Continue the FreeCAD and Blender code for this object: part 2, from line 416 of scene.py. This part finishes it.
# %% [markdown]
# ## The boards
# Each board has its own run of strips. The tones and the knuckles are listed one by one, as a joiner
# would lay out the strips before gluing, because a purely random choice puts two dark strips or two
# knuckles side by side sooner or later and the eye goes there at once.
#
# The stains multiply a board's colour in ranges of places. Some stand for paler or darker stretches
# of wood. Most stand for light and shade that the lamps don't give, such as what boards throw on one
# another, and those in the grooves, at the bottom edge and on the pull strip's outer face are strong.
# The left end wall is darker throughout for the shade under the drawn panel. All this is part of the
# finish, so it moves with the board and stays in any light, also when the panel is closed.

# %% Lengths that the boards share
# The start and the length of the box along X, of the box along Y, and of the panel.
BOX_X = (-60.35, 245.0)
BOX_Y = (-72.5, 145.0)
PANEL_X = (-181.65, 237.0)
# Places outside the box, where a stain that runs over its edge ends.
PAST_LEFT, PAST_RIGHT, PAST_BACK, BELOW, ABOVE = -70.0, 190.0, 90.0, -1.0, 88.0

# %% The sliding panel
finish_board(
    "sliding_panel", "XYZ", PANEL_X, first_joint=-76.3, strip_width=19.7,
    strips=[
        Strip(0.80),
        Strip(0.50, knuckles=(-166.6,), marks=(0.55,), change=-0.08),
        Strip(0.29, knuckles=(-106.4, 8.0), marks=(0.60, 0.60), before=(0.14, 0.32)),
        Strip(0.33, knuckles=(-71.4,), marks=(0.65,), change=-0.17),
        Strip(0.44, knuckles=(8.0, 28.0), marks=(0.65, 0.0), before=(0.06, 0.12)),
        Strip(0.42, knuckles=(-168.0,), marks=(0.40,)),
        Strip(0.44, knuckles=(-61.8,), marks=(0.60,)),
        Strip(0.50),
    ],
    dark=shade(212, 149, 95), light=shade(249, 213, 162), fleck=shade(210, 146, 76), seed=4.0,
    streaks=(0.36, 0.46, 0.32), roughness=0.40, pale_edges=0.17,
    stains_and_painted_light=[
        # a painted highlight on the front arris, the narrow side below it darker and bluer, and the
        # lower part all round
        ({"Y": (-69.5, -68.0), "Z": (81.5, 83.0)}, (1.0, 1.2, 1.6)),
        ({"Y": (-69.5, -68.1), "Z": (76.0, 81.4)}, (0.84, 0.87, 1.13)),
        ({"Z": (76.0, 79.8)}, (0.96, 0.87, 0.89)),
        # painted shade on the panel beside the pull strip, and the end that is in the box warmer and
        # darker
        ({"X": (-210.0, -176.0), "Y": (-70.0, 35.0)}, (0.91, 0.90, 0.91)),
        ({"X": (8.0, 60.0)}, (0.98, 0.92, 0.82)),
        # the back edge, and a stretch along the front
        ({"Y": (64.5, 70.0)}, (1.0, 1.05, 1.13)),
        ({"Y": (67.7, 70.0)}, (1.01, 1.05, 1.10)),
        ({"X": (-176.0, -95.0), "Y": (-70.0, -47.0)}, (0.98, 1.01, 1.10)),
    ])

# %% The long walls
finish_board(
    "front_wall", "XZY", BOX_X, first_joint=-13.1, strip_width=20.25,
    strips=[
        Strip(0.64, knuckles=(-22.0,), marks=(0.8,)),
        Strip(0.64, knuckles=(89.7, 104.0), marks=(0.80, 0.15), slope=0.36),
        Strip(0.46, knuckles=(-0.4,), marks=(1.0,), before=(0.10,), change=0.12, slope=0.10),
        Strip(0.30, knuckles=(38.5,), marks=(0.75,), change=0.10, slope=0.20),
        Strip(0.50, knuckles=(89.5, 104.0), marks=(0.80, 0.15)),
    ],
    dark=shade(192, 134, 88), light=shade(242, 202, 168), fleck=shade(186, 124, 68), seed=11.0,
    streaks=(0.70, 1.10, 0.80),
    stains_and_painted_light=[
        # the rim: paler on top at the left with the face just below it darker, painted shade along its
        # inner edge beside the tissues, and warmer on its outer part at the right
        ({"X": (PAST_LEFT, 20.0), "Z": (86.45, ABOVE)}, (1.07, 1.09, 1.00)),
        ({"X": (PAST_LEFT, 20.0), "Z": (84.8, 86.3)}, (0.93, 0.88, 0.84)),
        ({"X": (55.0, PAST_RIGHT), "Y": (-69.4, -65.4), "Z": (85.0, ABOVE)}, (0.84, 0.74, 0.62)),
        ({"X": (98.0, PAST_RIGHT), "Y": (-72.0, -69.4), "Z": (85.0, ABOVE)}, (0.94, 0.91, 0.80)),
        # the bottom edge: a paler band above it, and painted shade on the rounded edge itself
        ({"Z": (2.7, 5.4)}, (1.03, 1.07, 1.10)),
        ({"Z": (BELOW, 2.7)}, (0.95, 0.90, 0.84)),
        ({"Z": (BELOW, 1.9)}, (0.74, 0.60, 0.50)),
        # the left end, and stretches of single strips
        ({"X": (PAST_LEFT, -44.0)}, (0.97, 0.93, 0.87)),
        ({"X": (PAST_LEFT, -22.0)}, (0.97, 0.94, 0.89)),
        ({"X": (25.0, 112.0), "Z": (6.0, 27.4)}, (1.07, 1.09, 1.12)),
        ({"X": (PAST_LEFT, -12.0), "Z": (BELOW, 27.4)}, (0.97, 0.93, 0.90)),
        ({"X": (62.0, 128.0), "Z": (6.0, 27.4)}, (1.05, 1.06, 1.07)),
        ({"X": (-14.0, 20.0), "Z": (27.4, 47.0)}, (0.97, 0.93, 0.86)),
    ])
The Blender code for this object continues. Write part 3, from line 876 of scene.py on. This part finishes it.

* * *

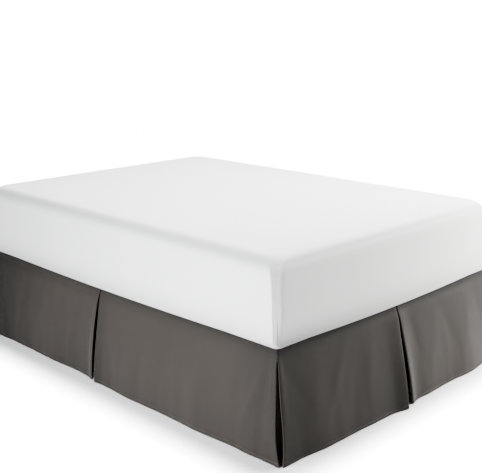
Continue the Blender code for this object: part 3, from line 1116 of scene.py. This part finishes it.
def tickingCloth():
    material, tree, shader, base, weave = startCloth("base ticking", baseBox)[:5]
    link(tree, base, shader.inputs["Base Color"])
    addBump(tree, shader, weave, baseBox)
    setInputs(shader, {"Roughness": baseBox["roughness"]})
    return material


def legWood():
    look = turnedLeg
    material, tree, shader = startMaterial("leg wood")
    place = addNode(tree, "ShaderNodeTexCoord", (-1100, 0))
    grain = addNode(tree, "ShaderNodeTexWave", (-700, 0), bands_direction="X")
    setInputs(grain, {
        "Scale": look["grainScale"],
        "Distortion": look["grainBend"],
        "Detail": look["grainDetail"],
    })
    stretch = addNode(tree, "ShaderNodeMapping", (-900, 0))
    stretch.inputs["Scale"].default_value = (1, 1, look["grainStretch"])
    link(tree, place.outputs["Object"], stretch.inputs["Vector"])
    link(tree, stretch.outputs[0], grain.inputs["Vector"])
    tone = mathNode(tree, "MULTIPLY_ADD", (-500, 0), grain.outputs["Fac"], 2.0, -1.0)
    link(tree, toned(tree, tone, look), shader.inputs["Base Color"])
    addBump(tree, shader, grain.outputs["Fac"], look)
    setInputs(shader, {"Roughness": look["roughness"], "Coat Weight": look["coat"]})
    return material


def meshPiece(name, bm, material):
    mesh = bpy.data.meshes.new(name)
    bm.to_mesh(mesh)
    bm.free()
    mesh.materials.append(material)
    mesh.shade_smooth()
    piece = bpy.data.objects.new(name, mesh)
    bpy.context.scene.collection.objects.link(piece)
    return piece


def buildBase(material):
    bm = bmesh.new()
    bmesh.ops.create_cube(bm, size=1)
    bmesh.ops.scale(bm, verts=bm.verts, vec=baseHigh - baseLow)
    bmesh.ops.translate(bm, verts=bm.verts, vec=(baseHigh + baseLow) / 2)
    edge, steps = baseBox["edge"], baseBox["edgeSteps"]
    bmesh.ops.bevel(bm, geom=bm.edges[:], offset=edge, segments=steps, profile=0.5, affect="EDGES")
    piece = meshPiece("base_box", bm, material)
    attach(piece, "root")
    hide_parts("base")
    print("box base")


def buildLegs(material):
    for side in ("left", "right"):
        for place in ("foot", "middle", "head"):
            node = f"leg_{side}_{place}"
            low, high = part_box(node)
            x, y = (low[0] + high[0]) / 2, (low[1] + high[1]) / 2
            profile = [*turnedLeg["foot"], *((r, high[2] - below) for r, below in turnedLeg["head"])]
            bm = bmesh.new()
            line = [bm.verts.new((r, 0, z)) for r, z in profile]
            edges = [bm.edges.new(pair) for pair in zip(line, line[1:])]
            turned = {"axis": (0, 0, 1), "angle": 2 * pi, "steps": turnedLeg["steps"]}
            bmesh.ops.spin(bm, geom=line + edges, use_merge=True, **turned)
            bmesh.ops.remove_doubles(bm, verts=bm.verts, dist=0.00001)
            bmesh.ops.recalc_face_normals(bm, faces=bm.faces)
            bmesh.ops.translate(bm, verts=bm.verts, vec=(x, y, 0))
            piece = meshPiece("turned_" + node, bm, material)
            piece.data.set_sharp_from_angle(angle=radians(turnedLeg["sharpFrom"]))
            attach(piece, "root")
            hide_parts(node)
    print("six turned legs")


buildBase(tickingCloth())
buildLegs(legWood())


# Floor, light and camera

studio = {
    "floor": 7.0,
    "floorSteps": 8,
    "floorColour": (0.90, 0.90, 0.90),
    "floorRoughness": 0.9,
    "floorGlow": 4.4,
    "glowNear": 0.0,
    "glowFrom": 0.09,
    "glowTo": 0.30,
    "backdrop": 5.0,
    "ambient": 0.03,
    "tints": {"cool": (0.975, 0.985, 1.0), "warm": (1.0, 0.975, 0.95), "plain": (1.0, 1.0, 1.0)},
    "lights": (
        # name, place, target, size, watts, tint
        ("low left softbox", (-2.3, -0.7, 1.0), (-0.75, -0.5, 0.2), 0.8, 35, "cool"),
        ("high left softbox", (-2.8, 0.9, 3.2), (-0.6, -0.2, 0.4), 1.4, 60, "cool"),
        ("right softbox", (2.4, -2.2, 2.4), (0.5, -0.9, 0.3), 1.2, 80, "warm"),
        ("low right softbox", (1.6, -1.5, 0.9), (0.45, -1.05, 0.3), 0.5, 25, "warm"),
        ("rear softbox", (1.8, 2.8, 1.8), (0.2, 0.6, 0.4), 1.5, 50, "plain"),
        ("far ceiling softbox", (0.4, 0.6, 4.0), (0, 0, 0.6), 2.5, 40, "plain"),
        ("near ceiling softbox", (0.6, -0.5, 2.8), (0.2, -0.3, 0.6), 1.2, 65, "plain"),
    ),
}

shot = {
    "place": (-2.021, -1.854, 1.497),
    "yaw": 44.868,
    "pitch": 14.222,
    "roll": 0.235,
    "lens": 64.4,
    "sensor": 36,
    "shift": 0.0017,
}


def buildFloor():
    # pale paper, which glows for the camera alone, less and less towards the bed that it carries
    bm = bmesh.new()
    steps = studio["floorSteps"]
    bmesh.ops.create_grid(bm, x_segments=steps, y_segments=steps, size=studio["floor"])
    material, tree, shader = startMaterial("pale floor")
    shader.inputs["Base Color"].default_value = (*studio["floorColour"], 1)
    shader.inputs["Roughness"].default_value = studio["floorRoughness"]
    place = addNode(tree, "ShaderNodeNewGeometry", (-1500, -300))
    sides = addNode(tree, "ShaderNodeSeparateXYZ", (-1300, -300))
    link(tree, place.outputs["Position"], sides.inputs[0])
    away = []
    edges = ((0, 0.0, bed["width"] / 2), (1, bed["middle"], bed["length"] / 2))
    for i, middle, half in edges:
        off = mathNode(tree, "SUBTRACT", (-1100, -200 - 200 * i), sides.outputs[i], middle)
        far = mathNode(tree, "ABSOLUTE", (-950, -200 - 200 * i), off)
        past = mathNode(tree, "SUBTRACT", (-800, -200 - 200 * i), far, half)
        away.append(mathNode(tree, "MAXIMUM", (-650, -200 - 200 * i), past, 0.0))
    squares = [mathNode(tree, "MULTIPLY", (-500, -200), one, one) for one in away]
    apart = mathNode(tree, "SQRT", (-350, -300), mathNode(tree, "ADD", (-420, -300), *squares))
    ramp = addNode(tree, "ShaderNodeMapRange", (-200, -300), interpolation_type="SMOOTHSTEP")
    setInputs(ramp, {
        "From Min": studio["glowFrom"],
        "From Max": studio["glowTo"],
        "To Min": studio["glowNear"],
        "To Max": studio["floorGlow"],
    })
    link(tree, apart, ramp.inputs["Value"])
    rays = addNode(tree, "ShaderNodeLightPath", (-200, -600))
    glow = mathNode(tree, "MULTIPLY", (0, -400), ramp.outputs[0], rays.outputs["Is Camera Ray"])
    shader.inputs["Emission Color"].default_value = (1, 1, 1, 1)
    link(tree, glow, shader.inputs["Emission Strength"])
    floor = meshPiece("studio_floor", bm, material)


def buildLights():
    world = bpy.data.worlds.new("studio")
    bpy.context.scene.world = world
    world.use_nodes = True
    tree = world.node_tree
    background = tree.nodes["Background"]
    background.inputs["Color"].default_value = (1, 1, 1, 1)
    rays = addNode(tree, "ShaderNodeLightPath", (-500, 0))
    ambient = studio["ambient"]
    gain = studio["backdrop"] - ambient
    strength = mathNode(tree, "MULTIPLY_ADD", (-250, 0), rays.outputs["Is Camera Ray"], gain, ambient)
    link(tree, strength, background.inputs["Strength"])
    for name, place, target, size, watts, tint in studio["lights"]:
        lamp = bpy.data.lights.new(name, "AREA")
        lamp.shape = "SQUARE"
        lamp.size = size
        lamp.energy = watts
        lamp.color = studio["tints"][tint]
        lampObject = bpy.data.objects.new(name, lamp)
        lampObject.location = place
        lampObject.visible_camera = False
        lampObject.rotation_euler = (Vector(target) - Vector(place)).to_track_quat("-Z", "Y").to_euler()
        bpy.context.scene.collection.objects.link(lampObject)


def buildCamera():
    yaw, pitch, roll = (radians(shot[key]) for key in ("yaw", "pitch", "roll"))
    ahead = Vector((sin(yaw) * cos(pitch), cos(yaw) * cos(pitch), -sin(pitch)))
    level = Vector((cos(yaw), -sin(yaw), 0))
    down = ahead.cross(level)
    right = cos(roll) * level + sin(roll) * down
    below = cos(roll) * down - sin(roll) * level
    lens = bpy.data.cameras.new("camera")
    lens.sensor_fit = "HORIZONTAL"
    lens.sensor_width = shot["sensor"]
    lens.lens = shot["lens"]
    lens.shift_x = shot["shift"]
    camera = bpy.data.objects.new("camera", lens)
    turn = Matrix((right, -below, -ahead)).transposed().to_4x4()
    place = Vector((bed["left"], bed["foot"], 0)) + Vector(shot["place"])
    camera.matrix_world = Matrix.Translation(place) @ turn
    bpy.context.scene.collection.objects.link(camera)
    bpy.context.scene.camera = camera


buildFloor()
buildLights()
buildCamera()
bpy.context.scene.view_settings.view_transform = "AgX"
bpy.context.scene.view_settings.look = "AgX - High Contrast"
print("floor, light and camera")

▶ Aim
Within the material above, transcribe exactly the lines that run from the line holding "Continue the FreeCAD" through the line holding "PAST_LEFT, PAST_RIGHT, PAST_BACK, BELOW, ABOVE".

▶ Exercise solution
Continue the FreeCAD and Blender code for this object: part 2, from line 416 of scene.py. This part finishes it.
# %% [markdown]
# ## The boards
# Each board has its own run of strips. The tones and the knuckles are listed one by one, as a joiner
# would lay out the strips before gluing, because a purely random choice puts two dark strips or two
# knuckles side by side sooner or later and the eye goes there at once.
#
# The stains multiply a board's colour in ranges of places. Some stand for paler or darker stretches
# of wood. Most stand for light and shade that the lamps don't give, such as what boards throw on one
# another, and those in the grooves, at the bottom edge and on the pull strip's outer face are strong.
# The left end wall is darker throughout for the shade under the drawn panel. All this is part of the
# finish, so it moves with the board and stays in any light, also when the panel is closed.

# %% Lengths that the boards share
# The start and the length of the box along X, of the box along Y, and of the panel.
BOX_X = (-60.35, 245.0)
BOX_Y = (-72.5, 145.0)
PANEL_X = (-181.65, 237.0)
# Places outside the box, where a stain that runs over its edge ends.
PAST_LEFT, PAST_RIGHT, PAST_BACK, BELOW, ABOVE = -70.0, 190.0, 90.0, -1.0, 88.0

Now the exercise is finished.